The Financial Conduct Authority is reportedly looking into new rules that would give it the power to stop banks from closing high street branches, in a bid to ensure consumers have continued access to cash.
In a consultation last month, the Treasury said it was considering new legislation that would give the UK’s financial regulator the power to ensure the public has “reasonable” access to cash, the Financial Times first reported.
According to the plans, the method for ensuring access to cash would be up to the FCA’s “discretion”.
In the wake of the consultation, senior regulators have expressed their preference for preserving in-person banking alongside ATMs in the UK, as well as encouraging the increased use of cashback services, according to the FT’s citation of people familiar with the matter.
Britain’s banks have closed thousands of high street branches and ATMs as part of cost-cutting measures in the past few years – a trend exacerbated by the pandemic.
Santander, HSBC and Lloyds TSB all closed numerous branches this year, affecting hundreds of jobs.
Cash usage plummeted during the height of the pandemic as a result of consumers seeking to limit the amount of physical cash they handled to reduce the likelihood of catching Covid.
Many people switched to using contactless card payments, a trend that was already well underway before Covid, prompting experts to predict Britain may soon become a cashless society.
The Financial Conduct Authority estimates that withdrawals from cash machines dropped £37bn in the first 12 months of the Covid pandemic.
But although the shift to digital helped banks maintain their services during the pandemic, it “removed some of the vital human elements of banking” that UK consumers value, said Tom Merry, managing director at Accenture.
“While there’s little doubt a growing number of customers will be perfectly happy taking a digital-first approach to banking going forward, banks must be mindful that others will continue to want a branch experience for the foreseeable future, even for basic transactions,” he said.
“Banks will need to carefully manage this evolving journey and recognise that the necessary transition to a new branch model cannot happen overnight.”
Where banks have closed branches, consumers looking for cash have turned to their local Post Office branches for access.
New data released today suggests that cash is continuing to play a significant role in facilitating transactions in the UK, as a record £665m was withdrawn from Post Office counters in July – the highest monthly total, excluding the Christmas period, ever.
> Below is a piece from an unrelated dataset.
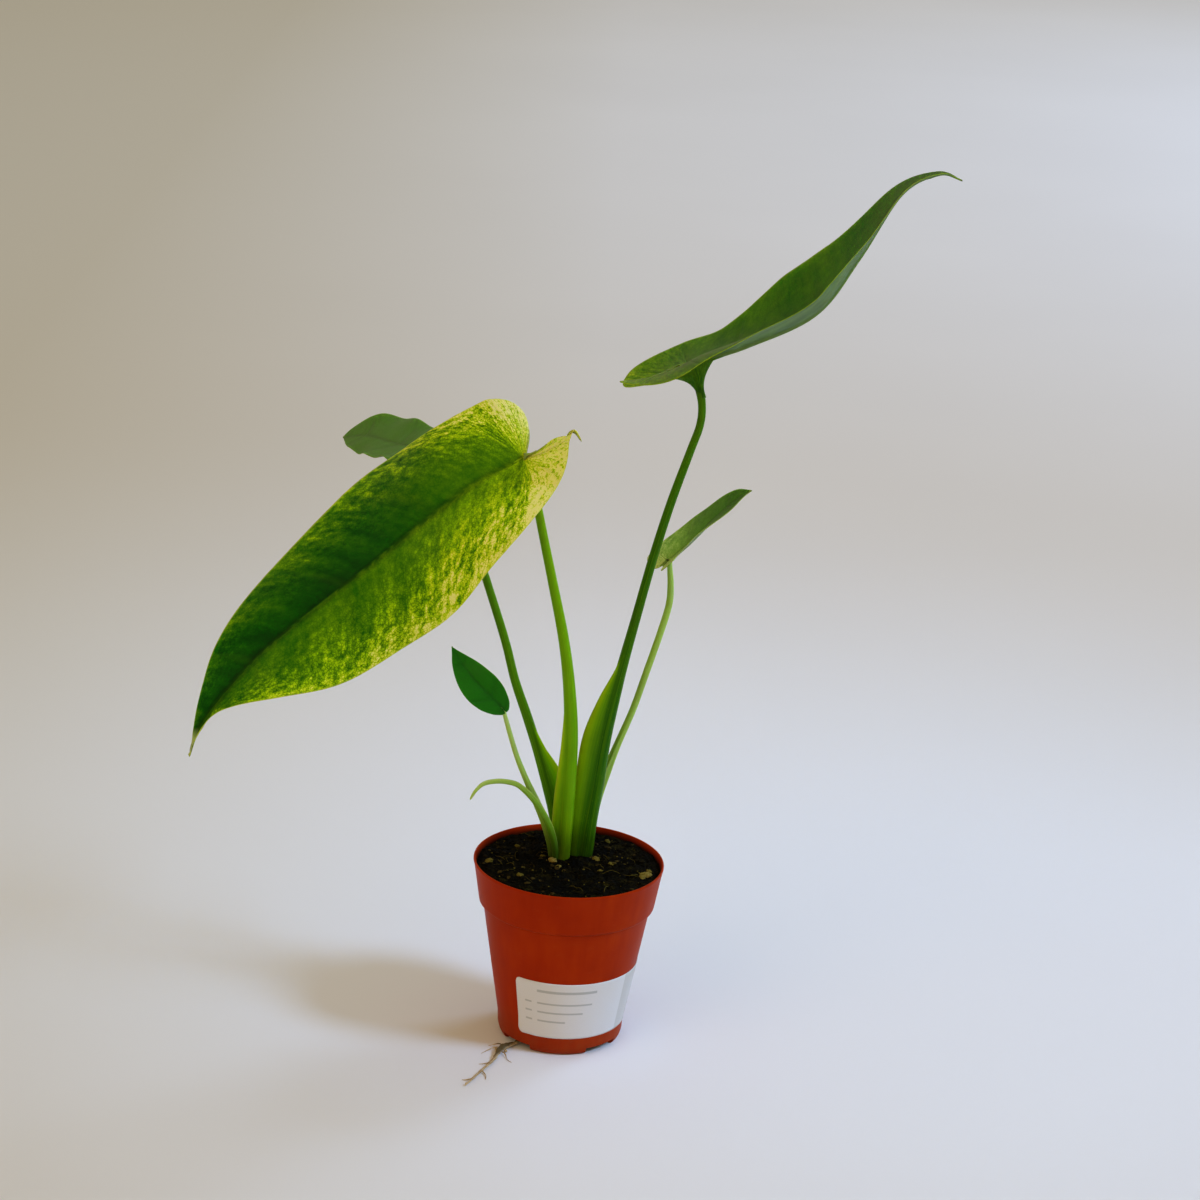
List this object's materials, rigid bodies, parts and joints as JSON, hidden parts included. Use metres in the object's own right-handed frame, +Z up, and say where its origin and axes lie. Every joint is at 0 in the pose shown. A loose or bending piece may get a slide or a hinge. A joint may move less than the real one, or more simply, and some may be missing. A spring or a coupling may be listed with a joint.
{
  "type": "potted foliage plant",
  "caption": "Young aroid house plant with long arrow-shaped leaves on tall sheathed stalks, rooted in soil in a tapered plastic nursery pot with a plain label.",
  "frame": {"origin": "centre of the pot's flat base, on the surface it stands on", "axes": "+Z up, -Y towards the side with the label, +X towards the tall leaf's tip"},
  "size_m": [0.3357, 0.188, 0.4164],
  "materials": {
    "pot_plastic": "satin terracotta-coloured plastic",
    "label_paper": "matt coated paper",
    "soil": "rough moist potting mix",
    "root_bark": "fibrous root",
    "blade_mottled": "satin leaf with yellow mottling",
    "blade_dark": "satin dark green leaf",
    "blade_grey": "matt grey-green leaf",
    "stalk_yellow": "satin yellow-green stalk",
    "stalk_dark": "satin dark green stalk",
    "stalk_pale": "satin pale green stalk"
  },
  "bodies": {
    "root": {"pot": "pot_plastic", "label": "label_paper", "soil": "soil", "crown": "root_bark", "root_tail": "root_bark", "blade_large": "blade_mottled", "blade_tall": "blade_dark", "blade_back": "blade_grey", "blade_right": "blade_grey", "blade_left": "blade_dark", "stalk_large": "stalk_yellow", "stalk_tall": "stalk_dark", "stalk_back": "stalk_dark", "stalk_right": "stalk_pale", "stalk_left": "stalk_pale", "stalk_strap": "stalk_pale"}
  },
  "joints": []
}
Personal cash withdrawals in July were up 4.6 per cent month-on-month and up 14.3 per cent year-on-year, suggesting consumers are flocking back to pennies and pounds after they avoided hard currency amid the worst of the Covid crisis.
Martin Kearsley, banking director at the Post Office, said: “As some banks continue to close branches, either permanently or in response to staff shortages during the pandemic, Post Offices are ‘the last counter in town’ in many places across the country.”